One thing I'd push on from running a similar layer: provenance solves write-time truth, but it doesn't cover decay. A row stamped verified in March can be flat wrong by June — your own opening example (a model's own capabilities) is exactly that kind of fact with a shelf life. We ended up treating temporal validity as a separate axis from provenance, because retrieval by embedding similarity will cheerfully hand back a stale-but-verified row next to a fresh one with no tiebreak. Have you thought about where re-verification lives in the v2 state machine — is there a path from verified back to unverified on age, or only on contradiction? That demotion trigger was the hardest part for us to get right without re-checking everything constantly.

ישראל חן • Jun 26

It's the right one to push back on — provenance was the write-time axis I designed primarily; temporal validity is a second axis I underweighted. Two corrections to what I wrote:

Age-only demotion does exist in v2, but per-category, not uniform. "Model capabilities" carries a months-scale half-life; identity facts carry none. Categories declare their decay function at schema-time; decay reduces score within state, and a category-specific threshold triggers the verified → unverified transition. Without per-category half-life the framing collapses on the first counter-example (a user's birthday doesn't decay).
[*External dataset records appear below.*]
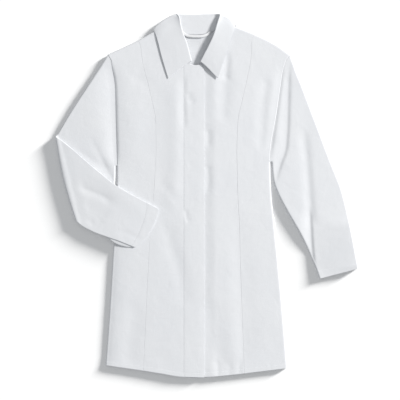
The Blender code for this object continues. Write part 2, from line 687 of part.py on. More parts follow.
def upward_normals(back, reach=0.5):
    """The back's normals, from the slope of its height."""
    xy = back[..., :2]
    right = np.array([reach, 0.0])
    up = np.array([0.0, reach])
    slope_x = back_height(xy + right) - back_height(xy - right)
    slope_y = back_height(xy + up) - back_height(xy - up)
    return unit(np.stack([-slope_x, -slope_y, np.full_like(slope_x, 2 * reach)], axis=-1))


# ------------------------------------------------------------------ sleeves: their points and normals


def armhole_ring(sign, panel, normals, back, levels):
    """The armhole's edge all round, from the underarm over the front and back under it, with its normals."""
    first = int(np.argmin(np.abs(levels - UNDERARM)))
    front = panel[-1, first:]
    front_normals = normals[-1, first:]
    behind = back[0] if sign < 0 else back[-1]
    behind = behind[ROWS_LOW + 1 : -1][::-1]
    down = np.tile([0.0, 0.0, -1.0], (len(behind), 1))
    ring = np.concatenate([front, behind])
    ring_normals = np.concatenate([front_normals, down])
    run = unit(np.roll(ring, -1, axis=0) - np.roll(ring, 1, axis=0))
    away = sign * unit(np.cross(run, ring_normals))
    away[0] = (0, 1, 0)
    return ring + away * SEAM, ring_normals


def edge_normals(table, shares, which):
    """Outward directions of a sleeve's inner (0) or outer (1) edge, seen from above."""
    near = along(table, np.clip(shares + 0.01, NOTCH_SHARE, 1))
    past = along(table, np.clip(shares - 0.01, NOTCH_SHARE, 1))
    rows = along(table, shares)
    side = slice(0, 2) if which == 0 else slice(2, 4)
    other = slice(2, 4) if which == 0 else slice(0, 2)
    run = unit(near[:, side] - past[:, side])
    out = np.column_stack([-run[:, 1], run[:, 0]])
    across = unit(rows[:, side] - rows[:, other])
    out *= np.where((out * across).sum(1) < 0, -1.0, 1.0)[:, None]
    return out, across


def sleeve(sign, ring, ring_normals, table, notch, shoulder, shares):
    """A sleeve: points and normals, [station, share], from its armhole's edge to its cuff."""
    shares = np.array(shares, float)
    turns = len(table[0]) > 6
    centre = np.array(notch[:2])
    seam_angle, top_angle, end_angle = notch[2:]
    table = [list(row) for row in table]
    table[1][1:3] = list(centre + heading(end_angle) * NOTCH_RADIUS)
    table[0][1:3] = table[1][1:3]
    if turns:
        for row in table:
            flipped = -1 if row[8] >= 180 else 1
            row[6] = flipped * (BEND_AXIS - row[6])
            row[7] = flipped * (BEND_AXIS - row[7])
    rows = along(table, shares)
    levels = front_levels()
    levels = levels[int(np.argmin(np.abs(levels - UNDERARM))) :]
    count = len(levels)
    armhole = ARMHOLE_RIGHT if sign < 0 else ARMHOLE_LEFT
    over = along(armhole, np.maximum(levels, armhole[0][0]))[:, 2]
    past_brink = np.where(levels >= ROWS_TOP[0], over + EDGE_ROUND, -1.0)
    climbing = np.clip((levels - UNDERARM) / (CLIMB - UNDERARM), 0, 1)

    # Distances along the edge, for the cloth that lies flat on top and underneath.
    plan = ring[:, :2]
    top = [i for i in range(count) if levels[i] >= CLIMB - 1e-6 and past_brink[i] <= 0]
    tip = np.array(armhole[-1][1:3], float)
    tip_normal = shoulder_normals(tip[None], shoulder)[0]
    inset_out_start = tip - tip_normal * EDGE_ROUND
    inset_top_start = centre + heading(top_angle) * (NOTCH_RADIUS + EDGE_ROUND)
    inset_low_start = centre + heading(seam_angle) * (NOTCH_RADIUS + EDGE_ROUND)
    run = np.concatenate([[inset_top_start], plan[top][1:], [inset_out_start]])
    run = np.concatenate([[0], np.cumsum(np.linalg.norm(np.diff(run, axis=0), axis=1))])
    top_share = run[:-1] / run[-1]
    low = list(range(count, len(ring)))
    run = np.concatenate([[inset_out_start], plan[low], [inset_low_start]])
    run = np.concatenate([[0], np.cumsum(np.linalg.norm(np.diff(run, axis=0), axis=1))])
    low_share = 1 - run[1:-1] / run[-1]

    inner, inner_across = edge_normals(table, shares, 0)
    outer, outer_across = edge_normals(table, shares, 1)
    middle = (BEND_FROM + BEND_TO) / 2
    half = (BEND_TO - BEND_FROM) / 2
    straight = ease((np.abs(shares - middle) - half) / BEND_EASE) if turns else np.ones(len(shares))
    inner = unit(inner * straight[:, None] + inner_across * (1 - straight)[:, None])
    outer = unit(outer * straight[:, None] + outer_across * (1 - straight)[:, None])
    settled = ease((shares - NOTCH_SHARE) / INNER_EASE)[:, None]
    inner = unit(-heading(end_angle) * (1 - settled) + inner * settled)
    settled = ease(shares / OUTER_EASE)[:, None]
    outer = unit(tip_normal * (1 - settled) + outer * settled)

    points = np.zeros((len(ring), len(shares), 3))
    fading = np.clip(1 - shares / JOIN_SHARE, 0, 1) ** 2
    joined = ease(shares / JOIN_SHARE)

    def inner_edge(k, start_angle):
        """Where the inner edge starts to round, its outward direction and its swell."""
        if shares[k] > NOTCH_SHARE:
            return rows[k, :2] - inner[k] * rows[k, 4], inner[k], rows[k, 4]
        ray = heading(start_angle + (end_angle - start_angle) * shares[k] / NOTCH_SHARE)
        return centre + ray * (NOTCH_RADIUS + EDGE_ROUND), -ray, EDGE_ROUND

    for k in range(1, len(shares)):
        share = shares[k]
        swell = rows[k, 4]
        inset_out = rows[k, 2:4] - outer[k] * swell
        base = np.zeros((len(ring), 2))
        bulge = np.zeros((len(ring), 2))
        angle = np.zeros(len(ring))
        for i in range(count):
            start_angle = seam_angle + (top_angle - seam_angle) * climbing[i]
            if climbing[i] < 1:
                base[i], way, size = inner_edge(k, start_angle)
                angle[i] = math.pi * (1 - climbing[i])
                bulge[i] = way * size
            elif past_brink[i] > 0:
                base[i] = inset_out
                angle[i] = min(past_brink[i] / EDGE_ROUND, math.pi)
                bulge[i] = outer[k] * swell
        inset_top, _, _ = inner_edge(k, top_angle)
        for i, place in zip(top, top_share):
            drift = plan[i] - (inset_top_start + (inset_out_start - inset_top_start) * place)
            base[i] = inset_top + (inset_out - inset_top) * place + drift * fading[k]
        inset_low, _, _ = inner_edge(k, seam_angle)
        for i, place in zip(low, low_share):
            drift = plan[i] - (inset_low_start + (inset_out_start - inset_low_start) * place)
            base[i] = inset_low + (inset_out - inset_low) * place + drift * fading[k]
            angle[i] = math.pi
        high = top_height(base)
        front_reach = BEND_AXIS - high
        back_reach = np.full(len(ring), BEND_AXIS - FLOOR)
        turn = 0.0
        if turns:
            turn = math.radians(rows[k, 7])
            upper = ease((BEND_FROM - share) / FOLD_EASE)
            lower = ease((share - BEND_TO) / FOLD_EASE)
            own_front = rows[k, 6] - upper * fold_sum(ARM_FOLDS, base)
            front_reach = front_reach * (1 - joined[k]) + own_front * joined[k]
            own_back = rows[k, 5] + lower * fold_sum(FOREARM_FOLDS, base)
            back_reach = back_reach * (1 - joined[k]) + own_back * joined[k]
        mixed = (1 + np.cos(angle)) / 2
        reach = front_reach * mixed + back_reach * (1 - mixed)
        across = unit(rows[k, 2:4] - rows[k, :2])
        outward = np.array([-across[1], across[0]])
        xy = base + bulge * np.sin(angle)[:, None] + outward * (reach * math.sin(turn))[:, None]
        points[:, k, :2] = xy
        points[:, k, 2] = BEND_AXIS - reach * math.cos(turn)
    points[:, 0] = ring
    along_ring = np.roll(points, -1, axis=0) - np.roll(points, 1, axis=0)
    along_sleeve = np.gradient(points, axis=1)
    normals = sign * unit(np.cross(along_sleeve, along_ring))
    normals[:, 0] = ring_normals
    return points, normals


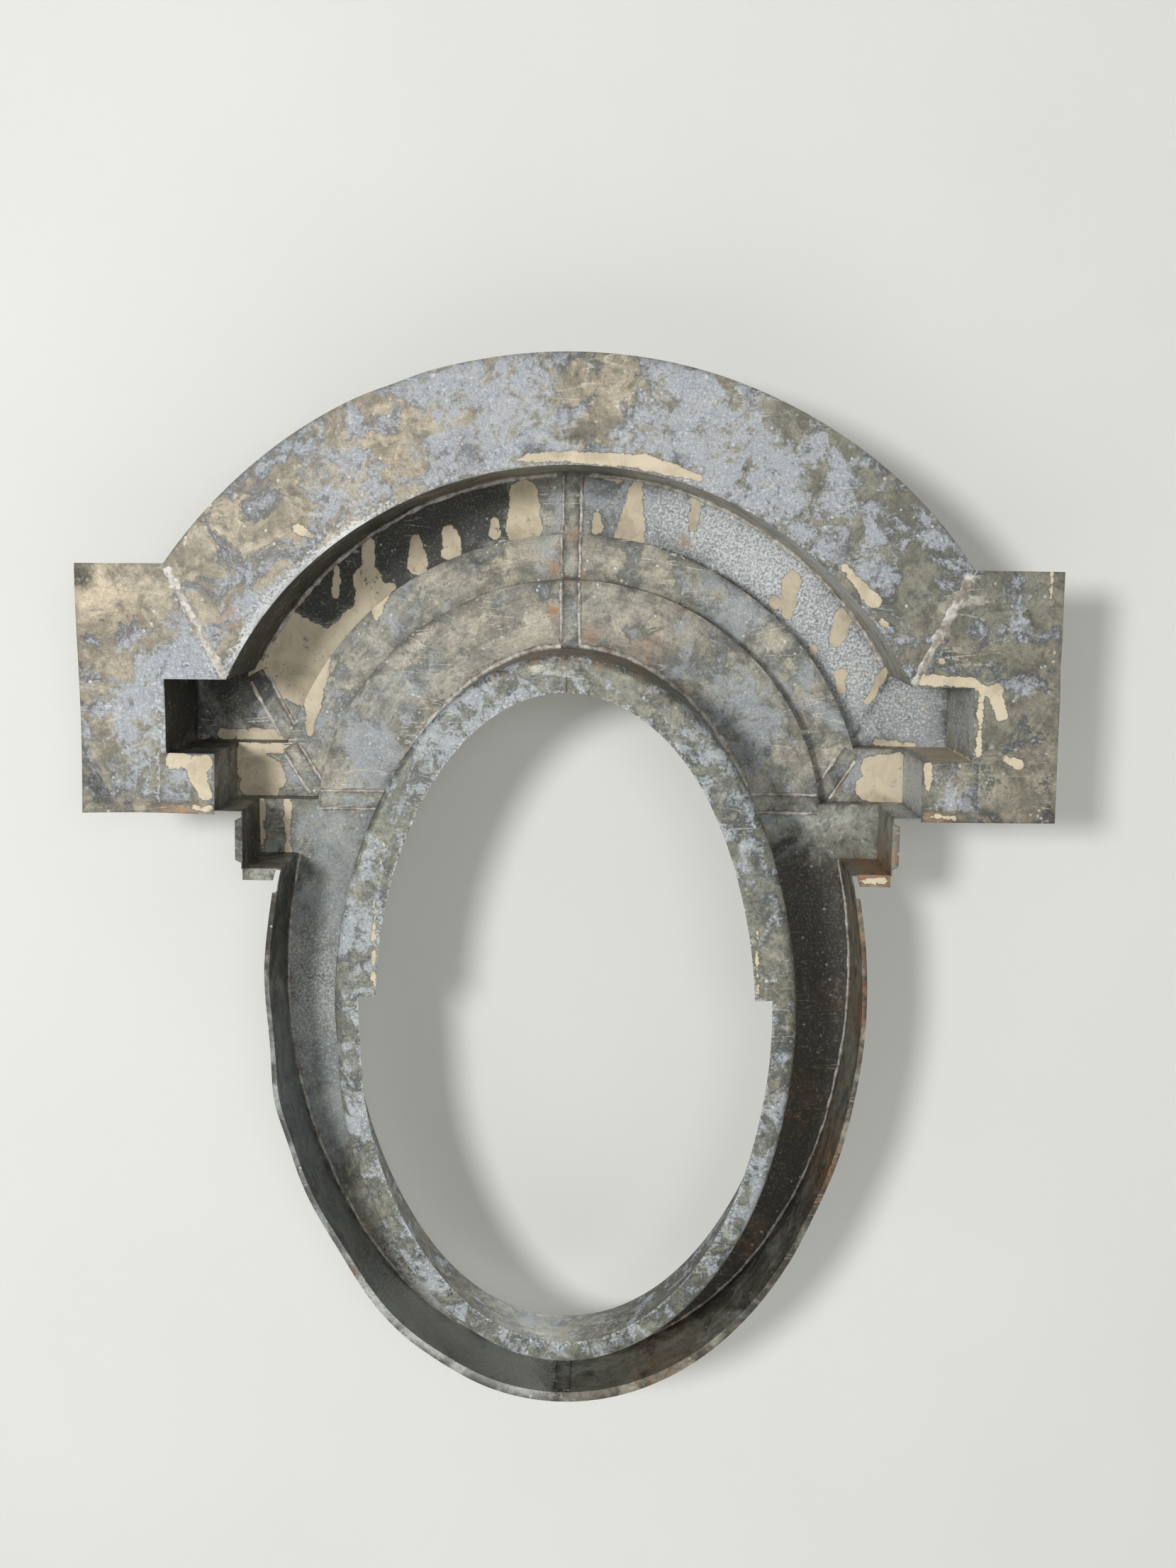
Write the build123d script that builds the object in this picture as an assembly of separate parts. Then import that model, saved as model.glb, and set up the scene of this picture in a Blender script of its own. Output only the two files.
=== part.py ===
from build123d import *
from math import acos, cos, hypot, radians, sin, sqrt
import os

# Oval dormer window surround in soldered zinc sheet, seen from behind as it is made.
# X is its width, Z is up, and Y points out to the street: y = 0 is the mounting plane
# that lies on the wall. The origin is the centre of the oval opening, in that plane.
# Every sheet is drawn as an outline in (x, z) and made solid along Y. Sizes are in mm.

# Sheet and joints
sheet = 1.1               # thickness of every zinc sheet
strap_width = 20.0        # cover strap over a butt joint
strap_thick = 1.0
bead_width = 6.0          # solder run beside a strap or along a corner
bead_height = 1.8
seam_width = 3.0          # solder that fills a butt seam in the wall flange

# Depth of the courses behind the mounting plane
inner_band_depth = 119.0  # inner band, crossettes and lower moulding
outer_band_rise = 29.0    # how much deeper the outer band lies than the inner one
cornice_rise = 38.0       # and the cornice than the outer band
outer_band_depth = inner_band_depth + outer_band_rise
cornice_depth = outer_band_depth + cornice_rise
ring_back = 30.0          # how far the ring stands into the wall

# Arch: all its courses share one centre
arch_z = 212.0
inner_band_r = 333.0
outer_band_width = 59.0
cornice_width = 82.0
flange_width = 137.0
outer_band_r = inner_band_r + outer_band_width
cornice_r = outer_band_r + cornice_width
flange_r = cornice_r + flange_width

# Heights of the straight returns beside the arch
band_bottom_z = 255.0
outer_band_height = 70.0
cornice_height = 94.0
crossette_height = 72.0
cornice_bottom_z = band_bottom_z + outer_band_height
cornice_top_z = cornice_bottom_z + cornice_height
crossette_bottom_z = band_bottom_z - crossette_height

# Ring around the opening
ring_a = 291.0            # half width and half height of its wall, outside
ring_b = 456.0
ring_bend = 12.0          # outside radius of the rolled edge
ring_flange_side = 31.0   # width of the flange below the step, at the side and at the foot
ring_flange_foot = 28.5
rebate_side = 21.5        # how much wider the flange is above the step
rebate_top = 18.0
rebate_z = 27.0           # height of the step
opening_a = ring_a - ring_flange_side
opening_b = ring_b - ring_flange_foot
rebate_a = opening_a - rebate_side
rebate_b = opening_b - rebate_top
lip_depth = 48.0          # sill lip, which tapers to nothing at each end
lip_half_width = 172.0

# Lower moulding: an oval channel around the ring
channel_z = 21.0
channel_side = 85.0       # width of its floor at the sides
channel_foot = 53.0       # and below the ring
channel_a = ring_a + channel_side
channel_b = ring_b + channel_foot + channel_z
channel_flange_side = 6.0
channel_flange_foot = 13.0
channel_flange_top_z = 150.0

# Half widths of the returns, each course reaching further than the one below it
crossette_reach = 32.0
outer_band_reach = 35.0
cornice_reach = 61.0
ear_reach = 106.0
crossette_end_x = channel_a + crossette_reach
band_end_x = crossette_end_x + outer_band_reach
cornice_end_x = band_end_x + cornice_reach
ear_x = cornice_end_x + ear_reach

# Ears: the flat side pieces of the wall flange
ear_rise = 144.0          # above the cornice return
ear_lift = 8.0            # lower edge above the foot of the outer band
ear_top_z = cornice_top_z + ear_rise
ear_bottom_z = band_bottom_z + ear_lift
lower_panel_lap = 8.0     # how far the lower panel reaches past the return
lower_panel_x = cornice_end_x + lower_panel_lap
drip_height = 13.0        # strip along the lower edge of an ear

# Narrow flanges of the crossettes
crossette_flange = 8.0
crossette_sill_flange = 14.0
flange_notch = 8.0        # where the two flanges stop short of the corner

# Punched nail holes, two in a row at each height
nail_hole_r = 2.4
nail_edge = 8.0           # from the outer edge of the arch to a hole
arch_hole_x = (166.0, 473.0)
ear_hole_edge = 13.0      # from the outer edge of an ear to its hole
ear_hole_drop = 148.0     # below the ear's top edge
ring_hole_edge = 41.0     # from the ring's side to its hole
ring_hole_lift = 23.0     # above the step in the flange

far = 2000.0


def corner(r, z):
    """Point where a circle about the arch centre meets a height, on the right side."""
    return (sqrt(r ** 2 - (z - arch_z) ** 2), z)


def arch_arc(r, end):
    """Arc from the crown down to a point on the same circle."""
    angle = acos((end[1] - arch_z) / r)
    middle = (r * sin(angle / 2), arch_z + r * cos(angle / 2))
    return ThreePointArc((0, arch_z + r), middle, end)


def disc(r):
    return Pos(0, arch_z) * Circle(r)


def oval(a, b, z=0.0):
    return Pos(0, z) * Ellipse(a, b)


def area(x0, x1, z0, z1):
    return Pos((x0 + x1) / 2, (z0 + z1) / 2) * Rectangle(x1 - x0, z1 - z0)


def outline(*points):
    return make_face(Polyline(*points, close=True))


def arch_part(r_in, r_out, z_in, z_out):
    """Right half of an arch course, from the crown to its mitre with the return."""
    inner, outer = corner(r_in, z_in), corner(r_out, z_out)
    edges = [arch_arc(r_in, inner), Line(inner, outer), arch_arc(r_out, outer)]
    return make_face(edges + [Line((0, arch_z + r_out), (0, arch_z + r_in))])


def return_part(x_end, r_in, r_out, z_in, z_out):
    """Straight return of the same course, from the mitre out to x_end."""
    return outline(corner(r_in, z_in), (x_end, z_in), (x_end, z_out), corner(r_out, z_out))


def solid(face, y0, y1):
    """A face drawn in (x, z), made solid from y0 to y1."""
    plane = Plane(origin=(0, y0, 0), x_dir=(1, 0, 0), z_dir=(0, -1, 0))
    return extrude(plane * face, amount=y0 - y1)


def band_along(start, end, offset, width):
    """Strip beside the line from start to end, offset to its left, longer at both ends."""
    length = hypot(end[0] - start[0], end[1] - start[1])
    ux, uz = (end[0] - start[0]) / length, (end[1] - start[1]) / length
    strip = []
    for along, across in ((-width, offset), (length + width, offset),
                          (length + width, offset + width), (-width, offset + width)):
        strip.append((start[0] + along * ux - across * uz, start[1] + along * uz + across * ux))
    return outline(*strip)


# ---- wall flange -------------------------------------------------------------------

def seam_line():
    """Mitre between the arch flange and the ear, from the pocket to the ear's top edge."""
    return corner(cornice_r, cornice_top_z), corner(flange_r, ear_top_z)


def seam_face():
    low, high = seam_line()
    strip = band_along(low, high, -seam_width / 2, seam_width)
    return strip & (disc(flange_r) - disc(cornice_r)) & area(0, far, cornice_top_z, ear_top_z)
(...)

Re-verification fires at retrieval, not on a background scan — but only for rows that (a) score below their category threshold and (b) are in the retrieval set for the current query. You pay the verifier cost on the rows you're about to use, not on the whole DB. That bounds the "constantly re-checking" problem without eliminating it.

The part I don't have a clean answer for is the one you flagged: who counts as a "reliable source" per category. API docs for capabilities, primary source for historical, live API for prices, user-confirm for personal — but the registry of oracles is the core work in v2 architecture for my agent, not a footnote. If you've published how you wired yours, I'd read it.